#### Supplied information
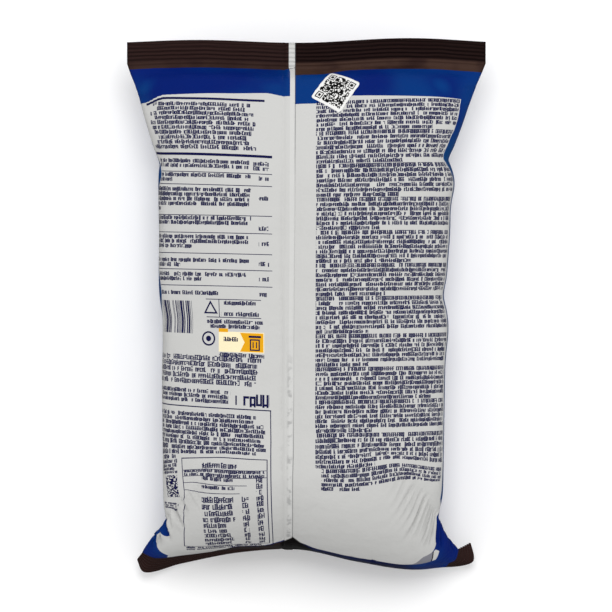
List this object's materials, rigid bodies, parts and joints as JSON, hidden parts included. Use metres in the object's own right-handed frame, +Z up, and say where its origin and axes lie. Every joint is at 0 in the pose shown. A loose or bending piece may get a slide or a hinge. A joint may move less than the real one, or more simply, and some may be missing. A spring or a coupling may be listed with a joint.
{
  "type": "bag of crisps",
  "caption": "Sealed pillow bag of crisps lying on its front, back up: ribbed end seals, a long lapped seam and a small square label.",
  "frame": {"origin": "on the surface it lies on, under the middle of the bag", "axes": "+Y towards the top seal, +Z up, out of the bag's back, +X to the right as the back is looked at"},
  "size_m": [0.19, 0.285, 0.0724],
  "materials": {
    "film": "printed, half gloss",
    "label": "printed, half matt"
  },
  "bodies": {
    "root": {"bag": "film", "label": "label"}
  },
  "joints": []
}
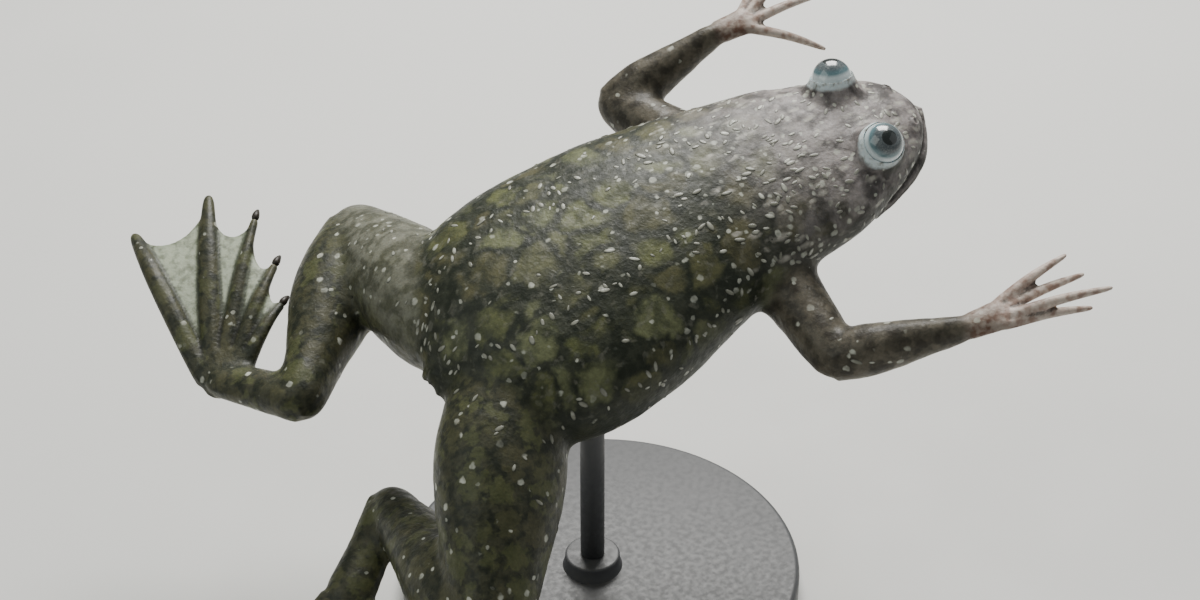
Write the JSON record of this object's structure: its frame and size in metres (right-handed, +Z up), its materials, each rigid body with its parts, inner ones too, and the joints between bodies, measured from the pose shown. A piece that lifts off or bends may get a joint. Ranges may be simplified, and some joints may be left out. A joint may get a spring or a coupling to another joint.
{
  "type": "african clawed frog",
  "caption": "Life-size still model of a clawed frog in mid-water, hind legs folded and forelegs reaching ahead, held by one rod on a round base.",
  "frame": {"origin": "centre of the stand's underside", "axes": "+X the way the frog heads, +Y to its left, +Z up; the underside of the base lies in z = 0"},
  "size_m": [0.1635, 0.1418, 0.11],
  "materials": {
    "skin": "wet, smooth skin with blotches and pale dots",
    "eye": "glossy, grey-blue iris with a dark round pupil",
    "claw": "glossy black horn",
    "stand": "satin dark grey paint"
  },
  "bodies": {
    "root": {"torso": "skin", "head": "skin", "eye_left": "eye", "upper_arm_left": "skin", "forearm_left": "skin", "hand_left": "skin", "thigh_left": "skin", "shank_left": "skin", "tarsus_left": "skin", "foot_left": "skin", "claw_left_1": "claw", "claw_left_2": "claw", "claw_left_3": "claw", "eye_right": "eye", "upper_arm_right": "skin", "forearm_right": "skin", "hand_right": "skin", "thigh_right": "skin", "shank_right": "skin", "tarsus_right": "skin", "foot_right": "skin", "claw_right_1": "claw", "claw_right_2": "claw", "claw_right_3": "claw", "stand_base": "stand", "stand_rod": "stand"}
  },
  "joints": []
}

#### Written exercise
Quote each line of the data above exactly as written.

#### Reply to the exercise
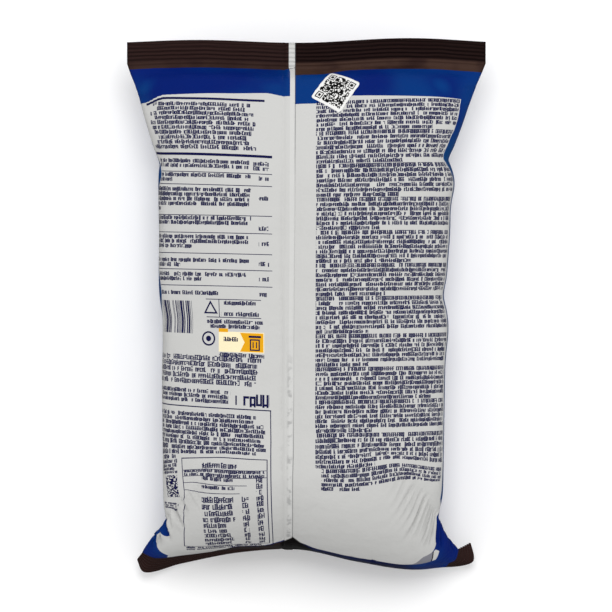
List this object's materials, rigid bodies, parts and joints as JSON, hidden parts included. Use metres in the object's own right-handed frame, +Z up, and say where its origin and axes lie. Every joint is at 0 in the pose shown. A loose or bending piece may get a slide or a hinge. A joint may move less than the real one, or more simply, and some may be missing. A spring or a coupling may be listed with a joint.
{
  "type": "bag of crisps",
  "caption": "Sealed pillow bag of crisps lying on its front, back up: ribbed end seals, a long lapped seam and a small square label.",
  "frame": {"origin": "on the surface it lies on, under the middle of the bag", "axes": "+Y towards the top seal, +Z up, out of the bag's back, +X to the right as the back is looked at"},
  "size_m": [0.19, 0.285, 0.0724],
  "materials": {
    "film": "printed, half gloss",
    "label": "printed, half matt"
  },
  "bodies": {
    "root": {"bag": "film", "label": "label"}
  },
  "joints": []
}
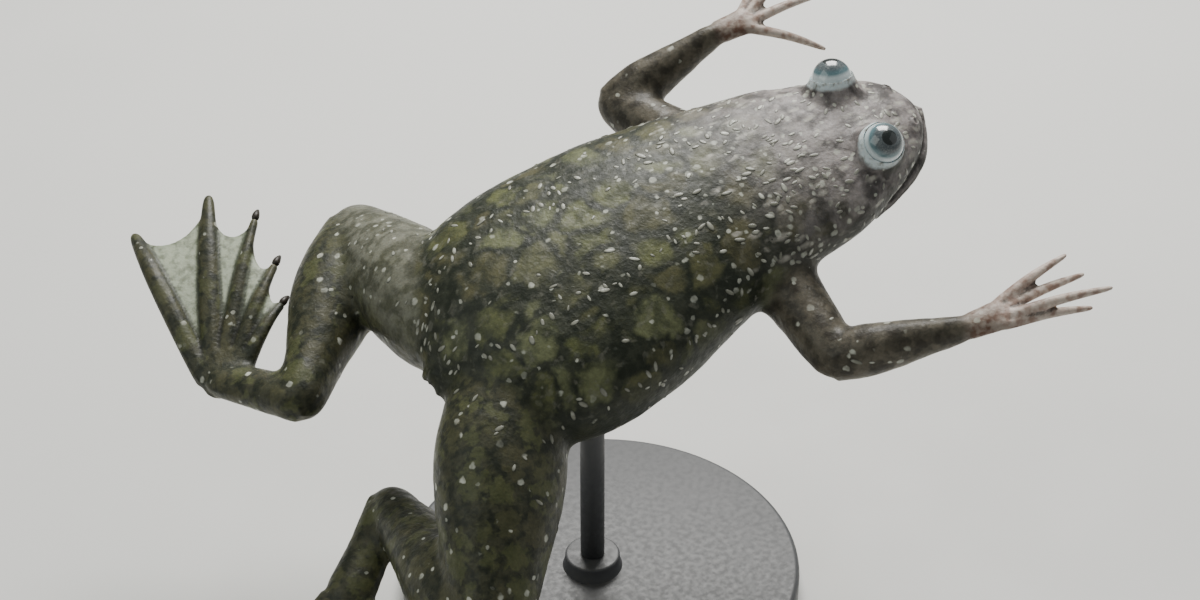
Write the JSON record of this object's structure: its frame and size in metres (right-handed, +Z up), its materials, each rigid body with its parts, inner ones too, and the joints between bodies, measured from the pose shown. A piece that lifts off or bends may get a joint. Ranges may be simplified, and some joints may be left out. A joint may get a spring or a coupling to another joint.
{
  "type": "african clawed frog",
  "caption": "Life-size still model of a clawed frog in mid-water, hind legs folded and forelegs reaching ahead, held by one rod on a round base.",
  "frame": {"origin": "centre of the stand's underside", "axes": "+X the way the frog heads, +Y to its left, +Z up; the underside of the base lies in z = 0"},
  "size_m": [0.1635, 0.1418, 0.11],
  "materials": {
    "skin": "wet, smooth skin with blotches and pale dots",
    "eye": "glossy, grey-blue iris with a dark round pupil",
    "claw": "glossy black horn",
    "stand": "satin dark grey paint"
  },
  "bodies": {
    "root": {"torso": "skin", "head": "skin", "eye_left": "eye", "upper_arm_left": "skin", "forearm_left": "skin", "hand_left": "skin", "thigh_left": "skin", "shank_left": "skin", "tarsus_left": "skin", "foot_left": "skin", "claw_left_1": "claw", "claw_left_2": "claw", "claw_left_3": "claw", "eye_right": "eye", "upper_arm_right": "skin", "forearm_right": "skin", "hand_right": "skin", "thigh_right": "skin", "shank_right": "skin", "tarsus_right": "skin", "foot_right": "skin", "claw_right_1": "claw", "claw_right_2": "claw", "claw_right_3": "claw", "stand_base": "stand", "stand_rod": "stand"}
  },
  "joints": []
}